One election issue I hear this year is globalization and how it has cost loss of jobs and tax income.  I repeat, globalization has been the greatest push to world economic development ever.  We have seen the two largest transfers of wealth from the wealthy nations to the less privileged courtesy of globalization, the massive transfer of wealth to oil producing countries when they took their oil fields back from private companies and the huge flow of funds into China and other major exporting Asian countries. 

Now a major goal of the Peace Corps is to help less fortunate peoples of the world so I would expect RPCVs to cheer globalization.  But I hear too many grousing about loss of US jobs and spreading of “materialism.”   Nothing done by any development agency or program has come close to raising the living standards of  the poorer countries of the world as has globalization. 

Funny the extreme left and the extreme right agree on at least one thing, both sides clamor for companies to bring back jobs they have sent abroad.    I wonder if there are Japanese equivalents demanding that Honda, Toyota and Nissan bring back the jobs that were sent from Japan to the USA? 

Anyone who has been as steeped in international trade as have I recognizes a certain growth pattern for companies in one country selling in another national market.   At first the company sells his products or services in the recipient country though a commercial organization in that country.  ‘As sales progress and grow the “exporter” establishes his own sales outfit in the “importing” country and becomes the “importer.”  Finally when the exporter-come-importer sees his business grow to a certain size he begins to make the product or service in the “importing” country.  I have seen this happen over and over again. 

There are many reasons for following this well established path, lower transportation costs, better access to markets, faster adaption of products to the needs of the ultimate buyers, less loss, better acceptance by the buyers and more.   But whatever the reasons, this trend that I have actually witnessed and in which I have played a role, is well established. 

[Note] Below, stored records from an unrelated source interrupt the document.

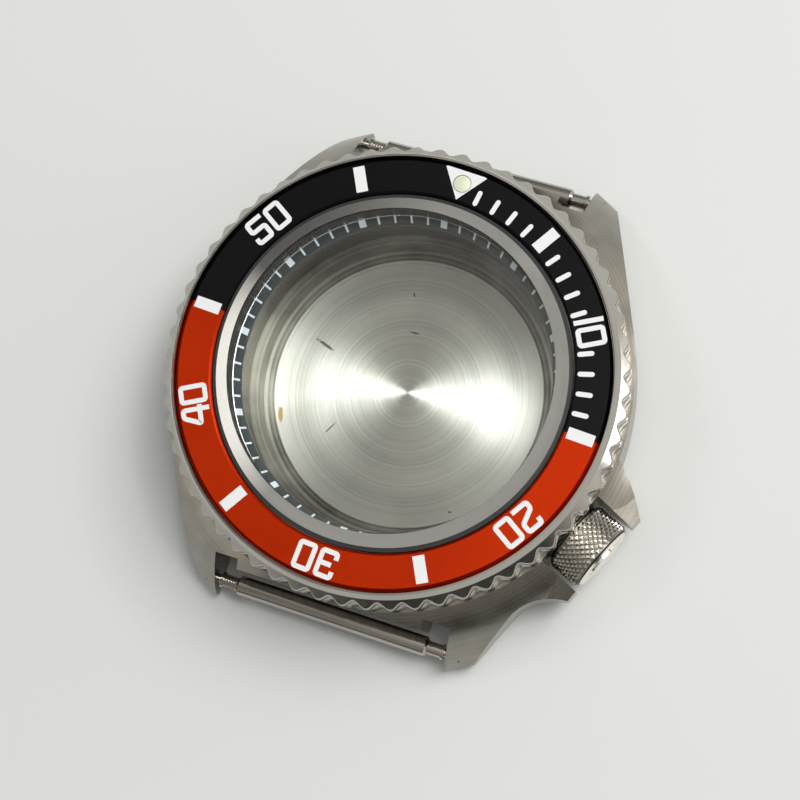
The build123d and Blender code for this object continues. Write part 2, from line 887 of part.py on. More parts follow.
with BuildPart() as crown_retainer:
    with BuildSketch(crown_side):
        with BuildLine():
            Polyline(
                (pipe_inner_end, post_radius + running_gap),
                (pipe_inner_end, pipe_bore_radius),
                (pipe_inner_end + retainer_length, pipe_bore_radius),
                (pipe_inner_end + retainer_length, post_radius + running_gap),
                close=True,
            )
        make_face()
    revolve(axis=crown_axis)

finish_piece(crown_retainer, "crown_retainer")

with BuildPart() as crown_post:
    with BuildSketch(crown_side):
        with BuildLine():
            Polyline(
                (post_inner_end, stem_hole_radius),
                (post_inner_end, post_radius),
                (post_head_start, post_radius),
                (post_head_start, post_head_radius),
                (post_head_start + post_head_length, post_head_radius),
                (post_head_start + post_head_length, 0),
                (post_inner_end + stem_hole_depth, 0),
                (post_inner_end + stem_hole_depth, stem_hole_radius),
                close=True,
            )
        make_face()
    revolve(axis=crown_axis)

finish_piece(crown_post, "crown_post")

# Coil between the post's head and the crown, as the sleeve that its wire fills
coil_start = post_head_start + post_head_length + running_gap
coil_radius = pipe_bore_radius - running_gap

with BuildPart() as crown_spring:
    with BuildSketch(crown_side):
        with BuildLine():
            Polyline(
                (coil_start, coil_radius - coil_wire_radius * 2),
                (coil_start, coil_radius),
                (cap_wall_z - running_gap, coil_radius),
                (cap_wall_z - running_gap, coil_radius - coil_wire_radius * 2),
                close=True,
            )
        make_face()
    revolve(axis=crown_axis)

finish_piece(crown_spring, "crown_spring")


def spring_bar(name, side, left_is_ribbed):
    """The four pieces of one spring bar: tube, two plungers and the coil between them."""
    with BuildPart() as tube:
        with BuildSketch(bar_side(side)):
            with BuildLine():
                Polyline(
                    (0, bar_bore_radius),
                    (0, bar_radius),
                    (bar_half_length - bar_end_bevel, bar_radius),
                    (bar_half_length, bar_radius - bar_end_bevel),
                    (bar_half_length, bar_lip_radius),
                    (bar_half_length - bar_lip_length, bar_lip_radius),
                    (bar_half_length - bar_lip_length, bar_bore_radius),
                    close=True,
                )
            make_face()
            mirror(about=Plane.YZ)
        revolve(axis=bar_axis(side))
    finish_piece(tube, f"{name}_tube")

    for hand, end in (("left", -1), ("right", 1)):
        ribbed = left_is_ribbed and end < 0
        head_end = bar_half_length - bar_lip_length - running_gap
        head_start = head_end - plunger_head_length
        with BuildPart() as plunger:
            with BuildSketch(bar_side(side)) as profile:
                with BuildLine():
                    Polyline(
                        (end * head_start, 0),
                        (end * head_start, plunger_head_radius),
                        (end * head_end, plunger_head_radius),
                        (end * head_end, plunger_neck_radius),
                        (end * plunger_flange_place, plunger_neck_radius),
                        (end * plunger_flange_place, plunger_flange_radius),
                        (end * (plunger_flange_place + plunger_flange_width), plunger_flange_radius),
                        (end * (plunger_flange_place + plunger_flange_width), plunger_tip_radius),
                        (end * (plunger_tip_reach - plunger_tip_bevel), plunger_tip_radius),
                        (end * plunger_tip_reach, plunger_tip_radius - plunger_tip_bevel),
                        (end * plunger_tip_reach, 0),
                        close=True,
                    )
                make_face()
                if ribbed:
                    # Rings turned into the neck, four where a strap tool grips
                    neck_length = plunger_flange_place - bar_half_length
                    ring_pitch = neck_length / (plunger_ring_count + 1)
                    for ring in range(plunger_ring_count):
                        place = bar_half_length + ring_pitch * (ring + 1)
                        with Locations((end * place, plunger_neck_radius)):
                            Rectangle(ring_pitch / 2, plunger_ring_depth * 2, mode=Mode.SUBTRACT)
            revolve(axis=bar_axis(side))
        finish_piece(plunger, f"{name}_plunger_{hand}")

    spring_end = bar_half_length - bar_lip_length - running_gap - plunger_head_length - running_gap
    with BuildPart() as coil:
        with BuildSketch(bar_side(side)):
            with Locations((0, bar_coil_radius)):
                Rectangle(spring_end * 2, coil_wire_radius * 2)
        revolve(axis=bar_axis(side))
    finish_piece(coil, f"{name}_spring")


spring_bar("bar_12", 1, left_is_ribbed=True)
spring_bar("bar_6", -1, left_is_ribbed=True)
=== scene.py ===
import json
import math

import bmesh
import bpy
import numpy as np
from mathutils import Matrix, Vector


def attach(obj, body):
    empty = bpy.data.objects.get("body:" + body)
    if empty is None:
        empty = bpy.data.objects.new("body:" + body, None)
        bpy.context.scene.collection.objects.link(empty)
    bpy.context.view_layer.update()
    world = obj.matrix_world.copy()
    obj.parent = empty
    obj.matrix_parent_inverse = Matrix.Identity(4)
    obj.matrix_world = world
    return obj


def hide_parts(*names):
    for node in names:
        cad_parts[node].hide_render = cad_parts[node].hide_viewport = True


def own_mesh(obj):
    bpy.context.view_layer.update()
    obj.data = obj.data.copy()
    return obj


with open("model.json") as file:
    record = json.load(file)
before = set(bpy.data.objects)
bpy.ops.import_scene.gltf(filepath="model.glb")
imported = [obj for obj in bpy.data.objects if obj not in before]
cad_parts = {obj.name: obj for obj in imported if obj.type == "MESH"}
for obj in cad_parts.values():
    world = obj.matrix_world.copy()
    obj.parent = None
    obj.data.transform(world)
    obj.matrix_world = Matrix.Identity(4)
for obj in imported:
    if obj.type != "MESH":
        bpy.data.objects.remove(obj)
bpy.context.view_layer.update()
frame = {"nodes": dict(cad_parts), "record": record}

# The looks of an empty diver's watch case. Sizes are named in millimetres and reach Blender in
# metres, and angles are named in degrees.
MM = 0.001

# Printing on the bezel insert, which stands one click past 12 o'clock
insert_top = 12.3
insert_turn = -3.0
print_sink, print_rise = 0.005, 0.02
print_low, print_high = insert_top - print_sink, insert_top + print_rise
marker_inner, marker_outer, marker_width = 16.15, 18.5, 1.02
tick_inner, tick_outer, tick_width = 16.0, 17.45, 0.42
triangle_base, triangle_tip, triangle_width = 18.62, 15.95, 3.9
pip_centre, pip_hole = 17.45, 0.8
digit_height, digit_width, digit_gap = 2.55, 1.75, 0.28
digit_stroke, digit_corner, digit_centre = 0.42, 0.2, 17.35

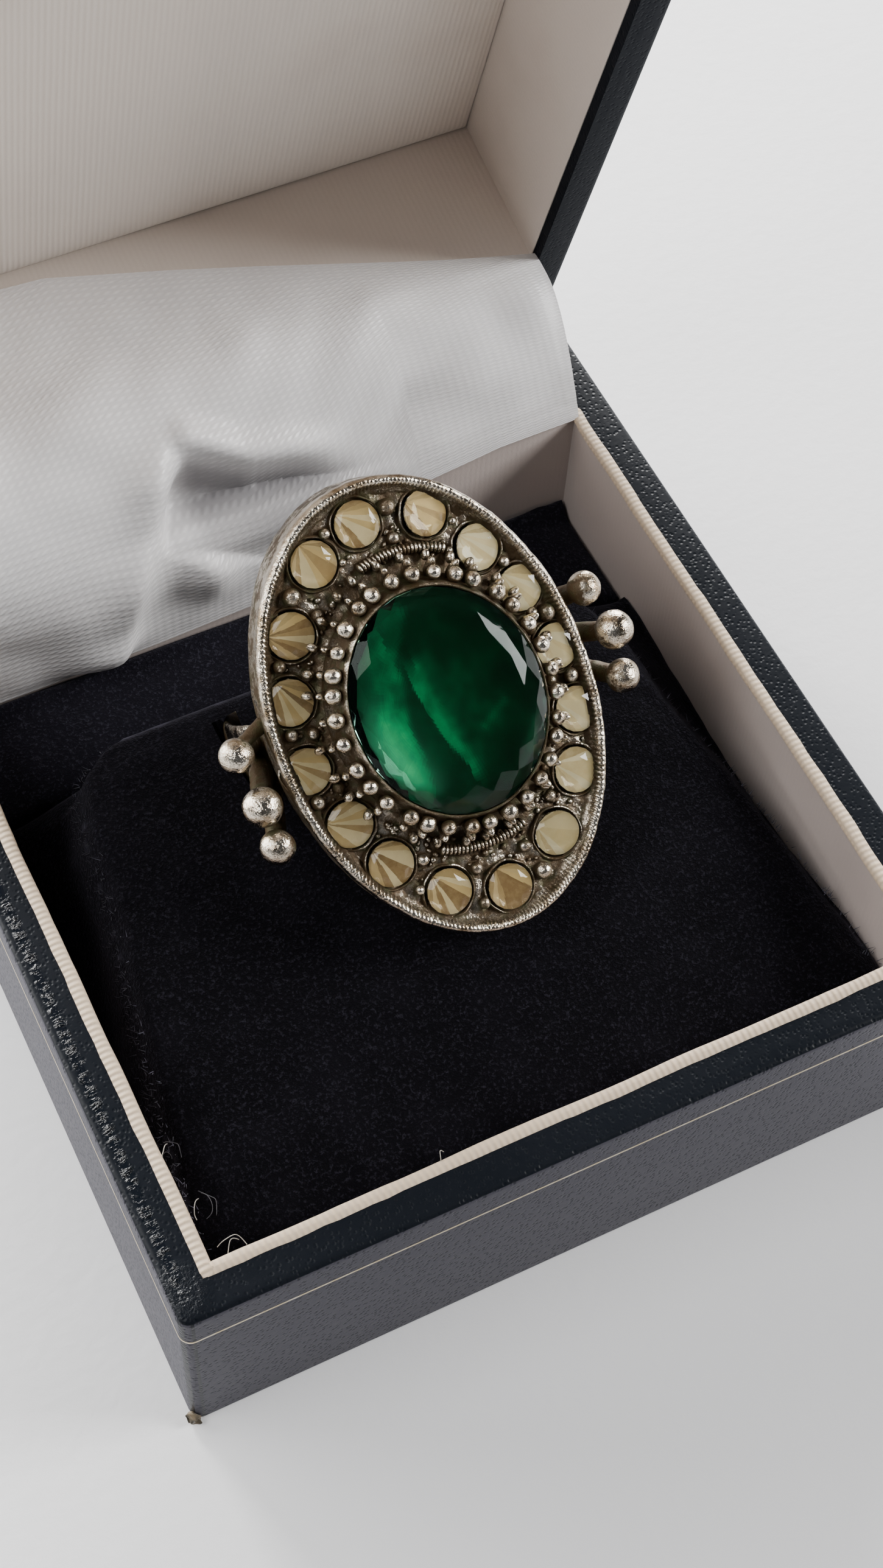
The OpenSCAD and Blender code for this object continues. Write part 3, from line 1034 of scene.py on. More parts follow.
@dataclass
class BoxLid:
    """The covered lid with its lining and ribbed panel, modelled closed and stood open."""
    sizes: BoxSizes

    def build(self) -> None:
        """Makes the lid's pieces."""
        s = self.sizes
        cover = self._cover()
        # The lid's side faces are painted a little paler than its other faces, as painted light.
        mark_wear_and_light(cover, lambda spot, normal: 0.12 if abs(normal.x) > 0.6 else 0.05)
        dress(cover, Leatherette(matt=0.3, shine=0.06).paint())
        smooth(cover, 50)
        deliver(cover, Body.LID, ["lid_shell"], s.lid_place)
        lining = self._lining()
        dress(lining, RibbedCloth("ribbed_cloth_lid_walls", strength=0.25).paint())
        deliver(lining, Body.LID, ["lid_lining"], s.lid_place)
        panel = self._panel()
        ribbed = RibbedCloth("ribbed_cloth_panel", (0.86, 0.78, 0.7), (0.6, 0.5, 0.42), strength=0.8)
        dress(panel, ribbed.paint())
        deliver(panel, Body.LID, ["lid_panel"], s.lid_place)

    def _cover(self) -> bpy.types.Object:
        """Models the covered lid with its well."""
        s = self.sizes
        block = covered_block("lid_cover", (s.width, s.depth, s.lid_high), (0, -s.half_d, s.lid_high / 2),
                              s.corner, 0.7, 0.5)
        wide, deep = s.width - 2 * s.lid_rim, s.depth - 2 * s.lid_rim
        sink(block, (wide, deep, s.lid_high - s.lid_wall - s.lip),
             (0, -s.half_d, (s.lid_high - s.lid_wall + s.lip) / 2))
        sink(block, (wide - 1.1, deep - 1.1, 4), (0, -s.half_d, 0))
        return block

    def _lining(self) -> bpy.types.Object:
        """Models the card lining round the inside of the lid."""
        s = self.sizes
        low, high = s.lip + 0.02, s.lid_high - s.lid_wall - 0.02
        front, back = -s.depth + s.lid_rim + 0.6, -s.lid_shelf
        wide = s.width - 2 * s.lid_rim - 1.2
        walls = start(Shape.CUBE, "lid_lining_cloth", (wide, back - front, high - low), size=1,
                      location=(0, (front + back) / 2, (low + high) / 2))
        with Edit(walls) as work:
            work.pick(lambda f: abs(f.normal.z) > 0.9)
            bpy.ops.mesh.delete(type="FACE")
            work.pick()
            bpy.ops.mesh.solidify(thickness=-0.6)
        outward(walls)
        lay_weave(walls)
        smooth(walls, 50)
        return walls

    def _panel(self) -> bpy.types.Object:
        """Models the ribbed panel, softly crowned, with tucked edges and two slack folds."""
        s = self.sizes
        wide = s.width - 2 * s.lid_rim - 1.3
        front, back = -s.depth + s.lid_rim + 0.65, -s.lid_shelf - 0.05
        mid = (front + back) / 2
        panel = start(Shape.GRID, "lid_panel_cloth", (wide, back - front, 1), x_subdivisions=60,
                      y_subdivisions=60, size=1, location=(0, mid, s.panel))

        def crown(spot: Vector) -> Vector:
            """Lifts the middle a little and lets the edge fall away."""
            u = spot.x / (wide / 2)
            v = (spot.y - mid) / ((back - front) / 2)
            edge = max(abs(u), abs(v))
            fall = max(0.0, edge - 0.965) / 0.035
            slack = 0.1 * math.sin(0.23 * spot.x + 0.5) * math.sin(0.11 * spot.y + 1.2)
            lift = 0.28 * fall ** 2 - 0.1 * (1 - u * u) * (1 - v * v) + slack * (1 - edge ** 4)
            return spot + UP * lift

        shift(panel, crown)
        with Edit(panel) as work:
            work.pick()
            extrude(0, 0, 0.7)
        outward(panel)
        lay_weave(panel)
        smooth(panel, 50)
        return panel


# Velvet and satin


def between(rows: Sequence[Sequence[float]], at: float) -> list[float]:
    """Reads a table of rows at a place between them.

    Args:
        rows: each starts with its own place, in rising order.
        at: the place wanted.

    Returns:
        The row's other values there.
    """
    at = min(max(at, rows[0][0]), rows[-1][0])
    for low, high in zip(rows, rows[1:]):
        if at <= high[0]:
            share = (at - low[0]) / (high[0] - low[0])
            return [a + (b - a) * share for a, b in zip(low[1:], high[1:])]
    return list(rows[-1][1:])


def ease(low: float, high: float, at: float) -> float:
    """Zero at low, one at high, smooth between."""
    share = min(max((at - low) / (high - low), 0.0), 1.0)
    return share * share * (3 - 2 * share)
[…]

Now there is another “globalization” effect on transfer of labor.   In business one has a “cost” center and a “profit” center.  Obviously the more successful company is one that places his cost centers in low cost places and markets his products in the wealthiest markets.   In international trade, however, there is a small, but key, extra link in this chain.  There is a cost center and a sales center but the “profit” center is in a third country.  While the first reaction is to say, “they are doing this to avoid taxes,” and that could be true.  But in reality there are a whole host of reasons for doing this including access to financing, legal protection, and ease of doing business. 

And here I should address the charge that companies are moving their businesses offshore to avoid paying US taxes.  As I said earlier, the observed tend for a company is to move his operation closer to his market to gain larger market share, e.g. Honda, Toyota and Nissan.  Taxes are a small consideration.

More importantly, there is a rule in US taxation, no double taxation of the same income.  Of course this is why many argue to do away with taxes on dividends, the company has already paid taxes, why should I also pay?  One answer to this complaint are the “S” corporations that are widespread in the USA. 

In the international context the US does not tax money earned by a US citizen or corporation if it has already been taxed by a foreign government.   The way it works is for the US entity to report his earnings and taxes paid to a foreign government.   If that is more than he or it would owe to the US government, he or it owes nothing to the US government.  However, if the tax paid is less than what would be due the US government, then the person or corporation has to pay the difference between what he paid abroad and what is due the US government.

Many people mistakenly believe that this is due to the bilateral tax treaties we have with most foreign governments.  Not true, it is in the US tax law itself.   The tax treaties are mainly for Uncle Sam to gain access to information on his citizens and corporations abroad and take care of some items that “fall between the cracks.”  Believe me, I have negotiated these agreements.

Another rule that plays here is that the money earned by a foreign subsidiary of a US firm remains under the laws and rules of the country where the subsidiary is incorporated.  It is not added to the American parent’s income until it is sent to the American parent, not when earned by the foreign subsidiary.  This has two obvious reasons, one the foreign country has control over the subsidiary and two the US firm has no claim to the funds until they are sent to it after paying all taxes due,  and adhering to the rules of,  the host country.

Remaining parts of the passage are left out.